What the task asks: Below is a listing; restate from it, character for character, the lines beginning at the line holding "-1, RIGHT_HINGE_X, RIGHT_GLASS_X))" and ending at the line holding "cad_parts[node].hide_render = cad_parts[node].hide_viewport", both included.

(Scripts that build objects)
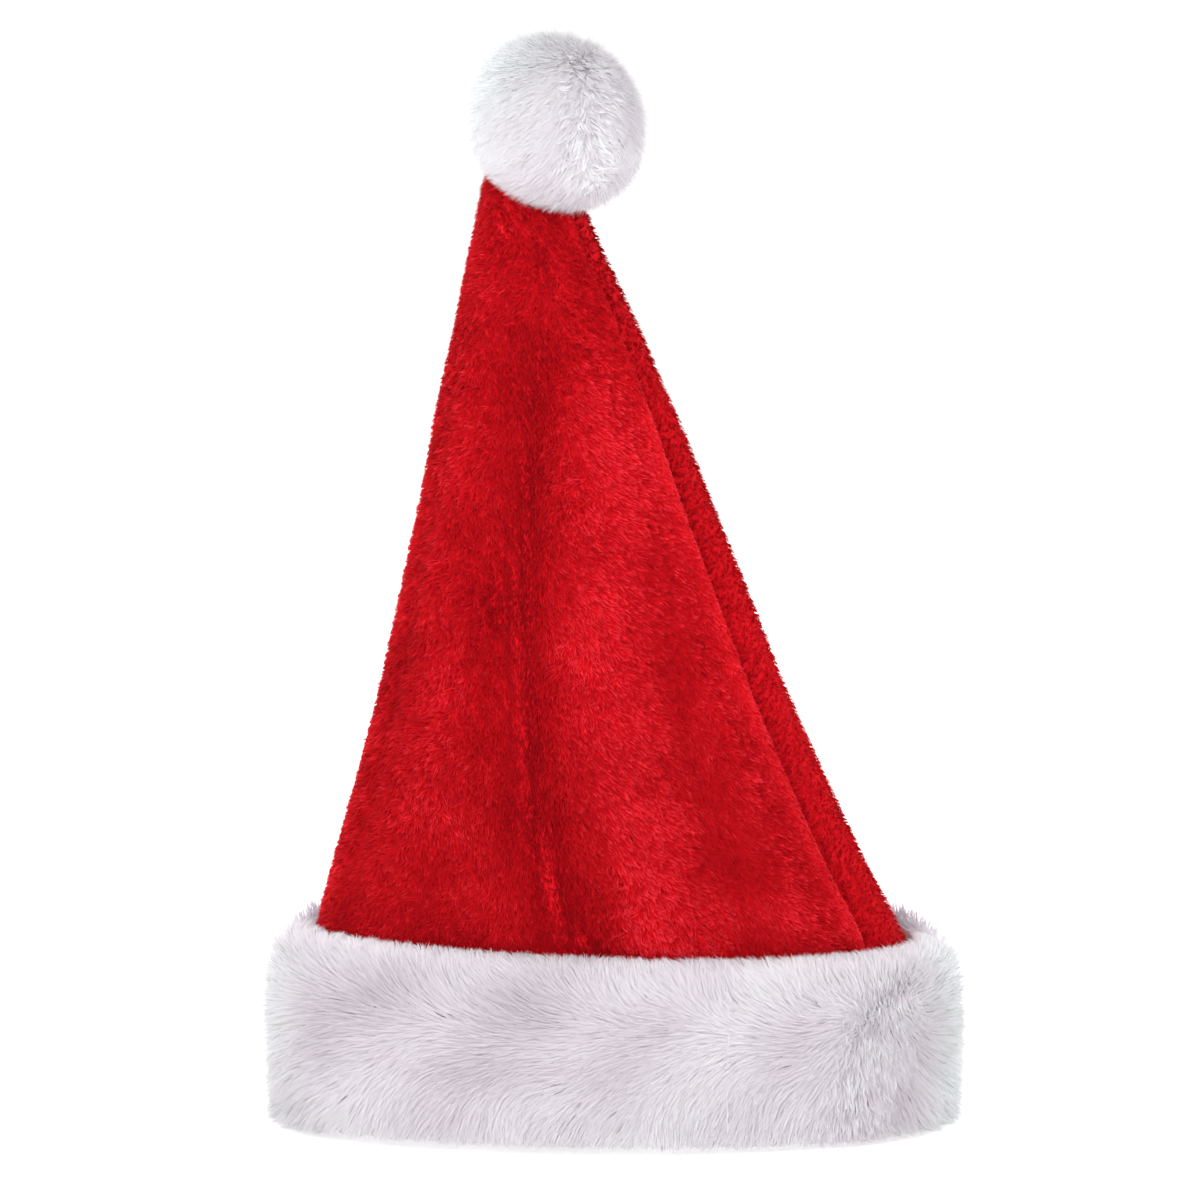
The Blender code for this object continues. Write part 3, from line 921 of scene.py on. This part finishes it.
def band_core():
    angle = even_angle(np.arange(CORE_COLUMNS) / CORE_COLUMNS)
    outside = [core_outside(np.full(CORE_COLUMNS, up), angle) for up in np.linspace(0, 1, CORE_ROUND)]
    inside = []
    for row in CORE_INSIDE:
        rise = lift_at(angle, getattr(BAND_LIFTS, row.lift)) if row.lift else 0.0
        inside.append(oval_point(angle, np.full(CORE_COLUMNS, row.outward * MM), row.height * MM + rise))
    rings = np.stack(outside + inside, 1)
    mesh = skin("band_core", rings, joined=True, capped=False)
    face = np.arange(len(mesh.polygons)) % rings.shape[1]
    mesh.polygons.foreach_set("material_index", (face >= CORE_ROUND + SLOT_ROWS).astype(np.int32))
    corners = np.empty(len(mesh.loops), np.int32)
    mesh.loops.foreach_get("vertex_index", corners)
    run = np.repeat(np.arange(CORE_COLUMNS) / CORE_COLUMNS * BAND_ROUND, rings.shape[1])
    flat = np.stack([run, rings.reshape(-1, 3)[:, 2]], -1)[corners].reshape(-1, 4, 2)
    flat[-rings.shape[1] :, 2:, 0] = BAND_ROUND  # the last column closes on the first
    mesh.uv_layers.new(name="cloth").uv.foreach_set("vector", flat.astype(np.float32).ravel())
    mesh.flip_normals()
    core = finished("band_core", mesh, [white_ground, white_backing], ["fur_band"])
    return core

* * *

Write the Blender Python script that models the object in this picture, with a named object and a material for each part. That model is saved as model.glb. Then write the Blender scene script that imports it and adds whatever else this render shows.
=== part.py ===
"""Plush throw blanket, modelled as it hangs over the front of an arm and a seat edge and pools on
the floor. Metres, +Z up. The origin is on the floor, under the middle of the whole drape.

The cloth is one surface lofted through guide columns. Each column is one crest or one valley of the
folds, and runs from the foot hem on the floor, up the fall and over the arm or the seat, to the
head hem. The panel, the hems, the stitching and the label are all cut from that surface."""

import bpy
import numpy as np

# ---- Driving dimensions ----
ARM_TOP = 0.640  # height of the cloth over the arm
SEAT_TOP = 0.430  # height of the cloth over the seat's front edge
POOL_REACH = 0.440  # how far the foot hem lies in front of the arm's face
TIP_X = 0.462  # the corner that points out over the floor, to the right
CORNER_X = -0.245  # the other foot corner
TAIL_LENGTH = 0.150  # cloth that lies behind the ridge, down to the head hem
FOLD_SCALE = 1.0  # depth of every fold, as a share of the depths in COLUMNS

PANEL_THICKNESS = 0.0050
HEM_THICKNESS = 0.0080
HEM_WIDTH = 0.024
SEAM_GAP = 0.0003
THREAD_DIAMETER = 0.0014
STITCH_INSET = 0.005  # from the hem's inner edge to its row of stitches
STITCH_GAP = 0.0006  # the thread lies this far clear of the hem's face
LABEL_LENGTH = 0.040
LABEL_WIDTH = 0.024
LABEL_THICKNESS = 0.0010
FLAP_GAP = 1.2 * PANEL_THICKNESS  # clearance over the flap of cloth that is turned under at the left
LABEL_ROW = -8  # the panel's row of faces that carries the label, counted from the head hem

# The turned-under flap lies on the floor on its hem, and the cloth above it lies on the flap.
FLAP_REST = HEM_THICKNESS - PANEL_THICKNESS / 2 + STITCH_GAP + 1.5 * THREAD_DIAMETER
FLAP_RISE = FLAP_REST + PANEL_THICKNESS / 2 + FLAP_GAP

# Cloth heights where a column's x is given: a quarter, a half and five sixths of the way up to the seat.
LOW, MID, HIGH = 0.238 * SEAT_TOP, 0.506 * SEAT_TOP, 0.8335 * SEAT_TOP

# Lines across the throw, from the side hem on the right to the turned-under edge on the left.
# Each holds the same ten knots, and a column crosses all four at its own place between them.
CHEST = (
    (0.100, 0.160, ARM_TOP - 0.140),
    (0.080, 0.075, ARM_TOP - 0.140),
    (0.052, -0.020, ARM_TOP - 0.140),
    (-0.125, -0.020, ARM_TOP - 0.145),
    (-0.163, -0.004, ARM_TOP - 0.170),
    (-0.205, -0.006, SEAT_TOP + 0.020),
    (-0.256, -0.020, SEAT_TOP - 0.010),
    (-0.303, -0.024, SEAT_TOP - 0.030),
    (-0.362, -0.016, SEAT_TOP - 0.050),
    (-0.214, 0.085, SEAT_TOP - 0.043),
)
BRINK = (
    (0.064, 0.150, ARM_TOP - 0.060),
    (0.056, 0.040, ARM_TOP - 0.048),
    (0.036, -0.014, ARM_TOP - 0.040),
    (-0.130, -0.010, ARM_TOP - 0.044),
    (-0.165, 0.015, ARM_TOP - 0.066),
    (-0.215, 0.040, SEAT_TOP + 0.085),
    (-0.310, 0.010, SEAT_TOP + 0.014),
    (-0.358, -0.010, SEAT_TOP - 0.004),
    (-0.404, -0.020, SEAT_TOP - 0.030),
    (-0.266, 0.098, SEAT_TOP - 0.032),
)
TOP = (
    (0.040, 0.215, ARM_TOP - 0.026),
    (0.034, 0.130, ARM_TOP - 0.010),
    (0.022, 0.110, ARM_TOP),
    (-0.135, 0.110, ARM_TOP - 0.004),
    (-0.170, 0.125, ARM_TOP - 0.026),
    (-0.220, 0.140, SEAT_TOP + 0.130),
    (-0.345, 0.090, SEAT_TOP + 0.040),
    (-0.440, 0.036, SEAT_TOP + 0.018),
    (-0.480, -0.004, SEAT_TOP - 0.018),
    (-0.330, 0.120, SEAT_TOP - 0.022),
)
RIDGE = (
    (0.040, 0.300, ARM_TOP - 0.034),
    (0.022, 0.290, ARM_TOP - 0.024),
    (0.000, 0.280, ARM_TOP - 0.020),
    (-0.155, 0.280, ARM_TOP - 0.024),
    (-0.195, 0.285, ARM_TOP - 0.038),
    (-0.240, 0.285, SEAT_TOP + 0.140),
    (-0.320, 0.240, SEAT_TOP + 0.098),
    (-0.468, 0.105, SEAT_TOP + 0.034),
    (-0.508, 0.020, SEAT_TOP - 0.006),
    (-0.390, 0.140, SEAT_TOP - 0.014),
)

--

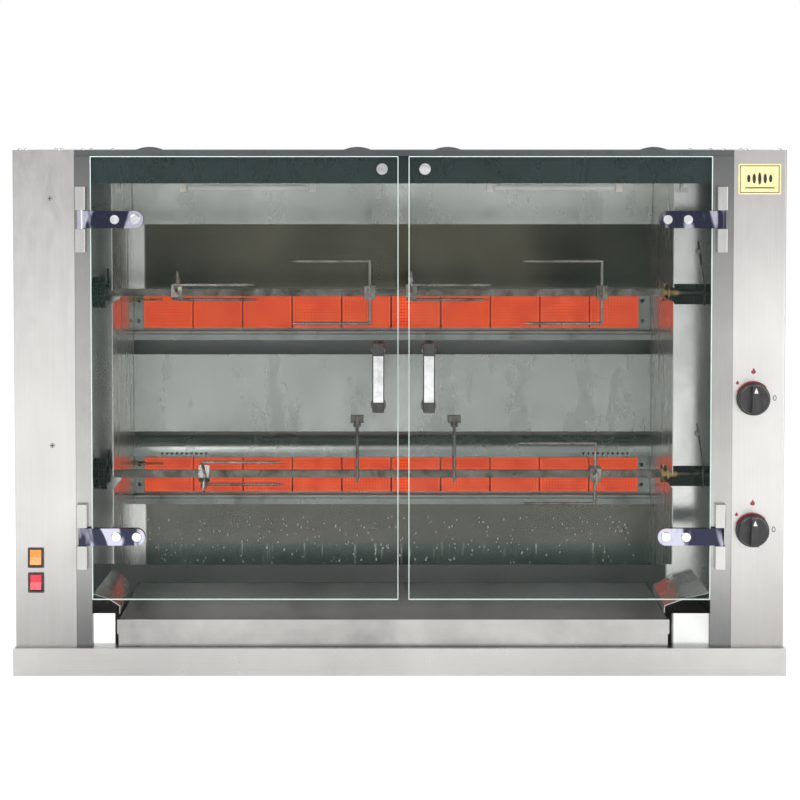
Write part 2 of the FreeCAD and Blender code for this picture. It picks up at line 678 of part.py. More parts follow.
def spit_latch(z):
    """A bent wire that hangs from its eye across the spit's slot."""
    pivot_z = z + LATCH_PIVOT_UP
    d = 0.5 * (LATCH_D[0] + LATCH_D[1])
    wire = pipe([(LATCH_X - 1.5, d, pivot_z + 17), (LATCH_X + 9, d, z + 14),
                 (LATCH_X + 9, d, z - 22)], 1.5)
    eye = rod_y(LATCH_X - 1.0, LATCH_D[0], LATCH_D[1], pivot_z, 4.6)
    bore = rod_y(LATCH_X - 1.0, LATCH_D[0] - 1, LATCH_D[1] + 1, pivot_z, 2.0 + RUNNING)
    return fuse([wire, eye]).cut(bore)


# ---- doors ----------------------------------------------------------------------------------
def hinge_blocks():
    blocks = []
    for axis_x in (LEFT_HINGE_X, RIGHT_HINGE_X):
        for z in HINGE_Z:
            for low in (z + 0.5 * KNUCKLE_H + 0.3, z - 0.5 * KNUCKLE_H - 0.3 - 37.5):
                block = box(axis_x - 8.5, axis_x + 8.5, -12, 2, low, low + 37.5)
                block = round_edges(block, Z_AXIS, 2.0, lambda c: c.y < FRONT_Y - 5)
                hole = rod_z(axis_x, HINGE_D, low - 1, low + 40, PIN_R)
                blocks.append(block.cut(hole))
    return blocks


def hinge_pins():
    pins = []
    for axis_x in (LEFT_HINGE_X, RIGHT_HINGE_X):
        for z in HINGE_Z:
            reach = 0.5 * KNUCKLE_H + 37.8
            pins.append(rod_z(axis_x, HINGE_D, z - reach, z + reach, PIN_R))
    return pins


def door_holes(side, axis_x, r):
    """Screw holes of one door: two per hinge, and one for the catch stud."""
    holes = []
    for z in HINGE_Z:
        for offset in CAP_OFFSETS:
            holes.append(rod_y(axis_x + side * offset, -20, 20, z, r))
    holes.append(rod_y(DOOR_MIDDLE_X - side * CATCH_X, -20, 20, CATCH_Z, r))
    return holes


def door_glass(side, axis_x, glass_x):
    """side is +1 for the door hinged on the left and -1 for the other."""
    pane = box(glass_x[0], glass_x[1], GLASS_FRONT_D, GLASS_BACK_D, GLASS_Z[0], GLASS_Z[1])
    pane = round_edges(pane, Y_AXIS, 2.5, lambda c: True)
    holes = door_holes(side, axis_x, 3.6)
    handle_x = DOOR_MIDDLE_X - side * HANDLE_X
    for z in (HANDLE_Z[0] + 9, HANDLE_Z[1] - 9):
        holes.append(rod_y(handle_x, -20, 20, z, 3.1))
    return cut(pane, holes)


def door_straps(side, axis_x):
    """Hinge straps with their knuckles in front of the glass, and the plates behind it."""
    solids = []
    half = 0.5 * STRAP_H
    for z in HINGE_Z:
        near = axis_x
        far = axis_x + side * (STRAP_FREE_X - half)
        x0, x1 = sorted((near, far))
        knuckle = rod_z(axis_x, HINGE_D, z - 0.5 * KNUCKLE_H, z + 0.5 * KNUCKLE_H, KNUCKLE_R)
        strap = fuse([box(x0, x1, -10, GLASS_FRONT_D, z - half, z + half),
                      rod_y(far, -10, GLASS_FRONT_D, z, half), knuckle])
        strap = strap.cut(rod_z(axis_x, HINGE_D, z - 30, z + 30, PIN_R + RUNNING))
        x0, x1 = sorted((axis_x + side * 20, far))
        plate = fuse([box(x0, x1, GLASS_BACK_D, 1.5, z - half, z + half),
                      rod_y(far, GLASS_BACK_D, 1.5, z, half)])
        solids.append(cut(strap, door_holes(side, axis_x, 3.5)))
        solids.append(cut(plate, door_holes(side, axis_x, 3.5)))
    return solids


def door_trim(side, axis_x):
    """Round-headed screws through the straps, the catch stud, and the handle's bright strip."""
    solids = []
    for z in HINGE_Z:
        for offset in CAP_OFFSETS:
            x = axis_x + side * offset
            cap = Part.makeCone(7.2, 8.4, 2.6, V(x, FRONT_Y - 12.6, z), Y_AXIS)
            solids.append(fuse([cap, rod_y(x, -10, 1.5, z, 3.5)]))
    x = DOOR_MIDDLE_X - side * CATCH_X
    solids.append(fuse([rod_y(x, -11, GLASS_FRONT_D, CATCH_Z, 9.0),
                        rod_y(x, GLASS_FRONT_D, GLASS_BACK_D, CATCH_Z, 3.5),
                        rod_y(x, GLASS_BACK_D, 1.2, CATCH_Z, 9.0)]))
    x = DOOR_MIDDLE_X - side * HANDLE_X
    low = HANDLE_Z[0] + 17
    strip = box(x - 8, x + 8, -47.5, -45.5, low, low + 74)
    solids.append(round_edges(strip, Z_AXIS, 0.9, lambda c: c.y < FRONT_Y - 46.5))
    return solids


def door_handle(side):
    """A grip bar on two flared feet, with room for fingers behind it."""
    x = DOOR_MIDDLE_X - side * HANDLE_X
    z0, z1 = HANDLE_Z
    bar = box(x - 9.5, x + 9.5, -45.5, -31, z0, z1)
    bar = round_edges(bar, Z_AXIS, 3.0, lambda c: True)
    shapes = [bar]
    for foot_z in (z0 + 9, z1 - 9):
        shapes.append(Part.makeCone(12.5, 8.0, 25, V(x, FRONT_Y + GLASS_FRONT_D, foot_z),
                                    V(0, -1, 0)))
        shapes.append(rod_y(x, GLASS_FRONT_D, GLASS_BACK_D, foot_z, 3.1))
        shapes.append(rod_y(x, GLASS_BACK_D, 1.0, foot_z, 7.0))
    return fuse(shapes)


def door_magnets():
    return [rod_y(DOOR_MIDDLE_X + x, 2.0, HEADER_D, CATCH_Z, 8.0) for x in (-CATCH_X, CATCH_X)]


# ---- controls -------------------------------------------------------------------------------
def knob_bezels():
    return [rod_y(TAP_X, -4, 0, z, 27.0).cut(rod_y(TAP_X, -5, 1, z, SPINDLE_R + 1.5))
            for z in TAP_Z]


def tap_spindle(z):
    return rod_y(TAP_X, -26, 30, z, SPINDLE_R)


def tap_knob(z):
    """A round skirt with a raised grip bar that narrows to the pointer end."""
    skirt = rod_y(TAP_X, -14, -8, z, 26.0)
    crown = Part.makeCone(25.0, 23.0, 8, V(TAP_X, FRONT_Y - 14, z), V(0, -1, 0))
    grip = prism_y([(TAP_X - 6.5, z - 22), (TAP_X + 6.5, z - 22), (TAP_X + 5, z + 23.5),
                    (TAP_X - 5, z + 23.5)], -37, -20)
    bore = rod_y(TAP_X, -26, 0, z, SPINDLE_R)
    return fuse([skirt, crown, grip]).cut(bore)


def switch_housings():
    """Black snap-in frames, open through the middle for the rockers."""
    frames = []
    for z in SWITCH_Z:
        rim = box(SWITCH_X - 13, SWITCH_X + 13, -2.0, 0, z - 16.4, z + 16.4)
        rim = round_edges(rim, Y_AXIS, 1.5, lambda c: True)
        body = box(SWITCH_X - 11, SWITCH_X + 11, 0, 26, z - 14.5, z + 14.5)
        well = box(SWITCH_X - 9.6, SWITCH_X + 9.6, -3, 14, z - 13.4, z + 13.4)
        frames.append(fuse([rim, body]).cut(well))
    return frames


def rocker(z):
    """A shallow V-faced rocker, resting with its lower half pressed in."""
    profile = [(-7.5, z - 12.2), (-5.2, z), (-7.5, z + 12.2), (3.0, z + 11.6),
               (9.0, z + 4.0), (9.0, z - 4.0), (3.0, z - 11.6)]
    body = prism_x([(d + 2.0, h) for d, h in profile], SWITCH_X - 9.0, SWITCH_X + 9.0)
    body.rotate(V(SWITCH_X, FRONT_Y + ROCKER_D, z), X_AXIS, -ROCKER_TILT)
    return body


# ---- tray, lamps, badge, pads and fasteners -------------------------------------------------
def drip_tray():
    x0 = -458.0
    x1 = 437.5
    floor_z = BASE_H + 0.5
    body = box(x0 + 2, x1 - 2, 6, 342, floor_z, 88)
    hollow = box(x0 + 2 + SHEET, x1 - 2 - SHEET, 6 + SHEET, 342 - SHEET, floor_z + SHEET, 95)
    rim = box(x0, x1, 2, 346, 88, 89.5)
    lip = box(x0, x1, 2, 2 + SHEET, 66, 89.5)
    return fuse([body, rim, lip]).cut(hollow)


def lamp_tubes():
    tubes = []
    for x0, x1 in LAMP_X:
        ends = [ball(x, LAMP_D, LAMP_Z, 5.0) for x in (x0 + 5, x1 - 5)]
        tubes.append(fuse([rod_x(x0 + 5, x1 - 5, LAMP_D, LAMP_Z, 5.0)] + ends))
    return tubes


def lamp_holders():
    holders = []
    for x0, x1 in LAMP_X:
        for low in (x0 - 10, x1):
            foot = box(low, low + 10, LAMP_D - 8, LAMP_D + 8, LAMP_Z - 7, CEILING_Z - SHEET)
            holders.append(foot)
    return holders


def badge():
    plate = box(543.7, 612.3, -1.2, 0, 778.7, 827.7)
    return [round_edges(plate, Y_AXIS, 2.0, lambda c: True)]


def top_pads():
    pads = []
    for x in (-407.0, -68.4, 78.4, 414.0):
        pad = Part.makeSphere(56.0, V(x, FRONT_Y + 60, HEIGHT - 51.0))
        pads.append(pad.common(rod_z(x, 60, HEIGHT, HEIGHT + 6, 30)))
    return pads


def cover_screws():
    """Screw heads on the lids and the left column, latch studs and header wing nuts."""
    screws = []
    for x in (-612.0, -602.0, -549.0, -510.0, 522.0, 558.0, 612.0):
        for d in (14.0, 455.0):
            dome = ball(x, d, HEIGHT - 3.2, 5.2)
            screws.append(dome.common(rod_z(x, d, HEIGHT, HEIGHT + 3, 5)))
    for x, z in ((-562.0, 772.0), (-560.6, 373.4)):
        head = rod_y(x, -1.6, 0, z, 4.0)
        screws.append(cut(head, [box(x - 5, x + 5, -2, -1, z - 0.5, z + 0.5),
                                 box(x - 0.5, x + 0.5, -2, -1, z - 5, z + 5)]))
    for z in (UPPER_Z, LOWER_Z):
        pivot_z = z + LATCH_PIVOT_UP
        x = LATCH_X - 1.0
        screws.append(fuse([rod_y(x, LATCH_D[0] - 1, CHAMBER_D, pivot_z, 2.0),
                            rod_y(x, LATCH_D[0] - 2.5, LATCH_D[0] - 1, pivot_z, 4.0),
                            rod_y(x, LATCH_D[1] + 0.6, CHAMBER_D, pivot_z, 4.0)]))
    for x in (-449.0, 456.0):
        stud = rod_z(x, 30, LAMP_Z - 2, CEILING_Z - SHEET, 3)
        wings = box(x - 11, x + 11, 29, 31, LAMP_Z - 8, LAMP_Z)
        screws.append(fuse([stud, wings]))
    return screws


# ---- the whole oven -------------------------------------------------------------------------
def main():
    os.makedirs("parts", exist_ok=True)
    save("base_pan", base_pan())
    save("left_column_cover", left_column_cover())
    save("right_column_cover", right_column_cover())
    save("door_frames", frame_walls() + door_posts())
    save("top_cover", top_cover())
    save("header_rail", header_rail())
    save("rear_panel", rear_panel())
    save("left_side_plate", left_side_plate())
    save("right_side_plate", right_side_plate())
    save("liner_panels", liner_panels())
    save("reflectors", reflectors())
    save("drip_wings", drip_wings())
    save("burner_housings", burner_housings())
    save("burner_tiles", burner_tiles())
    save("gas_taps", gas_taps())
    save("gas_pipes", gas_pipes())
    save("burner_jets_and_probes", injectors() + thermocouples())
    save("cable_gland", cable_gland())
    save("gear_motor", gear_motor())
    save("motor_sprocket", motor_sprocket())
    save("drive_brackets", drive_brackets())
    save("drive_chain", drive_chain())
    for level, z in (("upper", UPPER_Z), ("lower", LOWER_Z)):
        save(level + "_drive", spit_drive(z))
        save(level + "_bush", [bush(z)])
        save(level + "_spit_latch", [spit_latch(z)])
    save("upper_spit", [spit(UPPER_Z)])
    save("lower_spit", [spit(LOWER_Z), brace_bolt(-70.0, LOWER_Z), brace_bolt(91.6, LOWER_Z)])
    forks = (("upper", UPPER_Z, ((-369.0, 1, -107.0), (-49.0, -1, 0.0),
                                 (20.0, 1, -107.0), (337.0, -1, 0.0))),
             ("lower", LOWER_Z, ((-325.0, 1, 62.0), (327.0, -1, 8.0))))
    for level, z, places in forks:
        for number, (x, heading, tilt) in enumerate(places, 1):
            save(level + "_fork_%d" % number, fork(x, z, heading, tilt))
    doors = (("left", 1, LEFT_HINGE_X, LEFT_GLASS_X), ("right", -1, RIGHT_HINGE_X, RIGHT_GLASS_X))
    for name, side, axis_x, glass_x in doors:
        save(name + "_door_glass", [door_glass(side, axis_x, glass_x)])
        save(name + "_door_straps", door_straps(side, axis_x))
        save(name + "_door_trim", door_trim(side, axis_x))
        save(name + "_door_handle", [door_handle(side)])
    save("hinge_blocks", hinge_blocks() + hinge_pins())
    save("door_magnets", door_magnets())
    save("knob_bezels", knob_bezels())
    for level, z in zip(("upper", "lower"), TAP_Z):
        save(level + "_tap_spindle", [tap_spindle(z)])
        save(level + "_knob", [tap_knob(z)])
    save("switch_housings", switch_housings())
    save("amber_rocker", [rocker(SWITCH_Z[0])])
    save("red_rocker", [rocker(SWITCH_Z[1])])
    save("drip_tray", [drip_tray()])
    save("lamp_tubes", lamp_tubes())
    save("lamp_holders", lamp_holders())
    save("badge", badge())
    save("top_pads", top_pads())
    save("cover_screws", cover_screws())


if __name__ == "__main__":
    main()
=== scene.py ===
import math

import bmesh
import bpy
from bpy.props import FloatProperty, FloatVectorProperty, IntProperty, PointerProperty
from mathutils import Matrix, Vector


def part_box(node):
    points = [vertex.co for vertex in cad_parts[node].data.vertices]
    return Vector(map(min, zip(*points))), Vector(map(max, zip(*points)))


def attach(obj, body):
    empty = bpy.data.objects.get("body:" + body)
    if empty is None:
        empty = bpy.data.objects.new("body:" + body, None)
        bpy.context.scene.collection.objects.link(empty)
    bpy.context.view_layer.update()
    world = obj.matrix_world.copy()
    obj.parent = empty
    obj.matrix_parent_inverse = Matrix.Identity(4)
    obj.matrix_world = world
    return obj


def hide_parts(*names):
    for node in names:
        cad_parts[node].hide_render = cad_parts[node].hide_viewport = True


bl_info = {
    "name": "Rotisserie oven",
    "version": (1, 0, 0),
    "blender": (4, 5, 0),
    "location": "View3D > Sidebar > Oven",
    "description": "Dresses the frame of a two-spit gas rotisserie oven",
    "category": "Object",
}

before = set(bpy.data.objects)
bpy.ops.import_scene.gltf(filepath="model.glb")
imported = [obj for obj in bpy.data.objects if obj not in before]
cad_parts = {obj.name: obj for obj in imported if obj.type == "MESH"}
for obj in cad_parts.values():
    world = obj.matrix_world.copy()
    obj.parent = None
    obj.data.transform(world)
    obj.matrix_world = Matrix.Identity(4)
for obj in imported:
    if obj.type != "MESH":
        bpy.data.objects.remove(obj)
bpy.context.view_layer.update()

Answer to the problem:
    doors = (("left", 1, LEFT_HINGE_X, LEFT_GLASS_X), ("right", -1, RIGHT_HINGE_X, RIGHT_GLASS_X))
    for name, side, axis_x, glass_x in doors:
        save(name + "_door_glass", [door_glass(side, axis_x, glass_x)])
        save(name + "_door_straps", door_straps(side, axis_x))
        save(name + "_door_trim", door_trim(side, axis_x))
        save(name + "_door_handle", [door_handle(side)])
    save("hinge_blocks", hinge_blocks() + hinge_pins())
    save("door_magnets", door_magnets())
    save("knob_bezels", knob_bezels())
    for level, z in zip(("upper", "lower"), TAP_Z):
        save(level + "_tap_spindle", [tap_spindle(z)])
        save(level + "_knob", [tap_knob(z)])
    save("switch_housings", switch_housings())
    save("amber_rocker", [rocker(SWITCH_Z[0])])
    save("red_rocker", [rocker(SWITCH_Z[1])])
    save("drip_tray", [drip_tray()])
    save("lamp_tubes", lamp_tubes())
    save("lamp_holders", lamp_holders())
    save("badge", badge())
    save("top_pads", top_pads())
    save("cover_screws", cover_screws())


if __name__ == "__main__":
    main()
=== scene.py ===
import math

import bmesh
import bpy
from bpy.props import FloatProperty, FloatVectorProperty, IntProperty, PointerProperty
from mathutils import Matrix, Vector


def part_box(node):
    points = [vertex.co for vertex in cad_parts[node].data.vertices]
    return Vector(map(min, zip(*points))), Vector(map(max, zip(*points)))


def attach(obj, body):
    empty = bpy.data.objects.get("body:" + body)
    if empty is None:
        empty = bpy.data.objects.new("body:" + body, None)
        bpy.context.scene.collection.objects.link(empty)
    bpy.context.view_layer.update()
    world = obj.matrix_world.copy()
    obj.parent = empty
    obj.matrix_parent_inverse = Matrix.Identity(4)
    obj.matrix_world = world
    return obj


def hide_parts(*names):
    for node in names:
        cad_parts[node].hide_render = cad_parts[node].hide_viewport = True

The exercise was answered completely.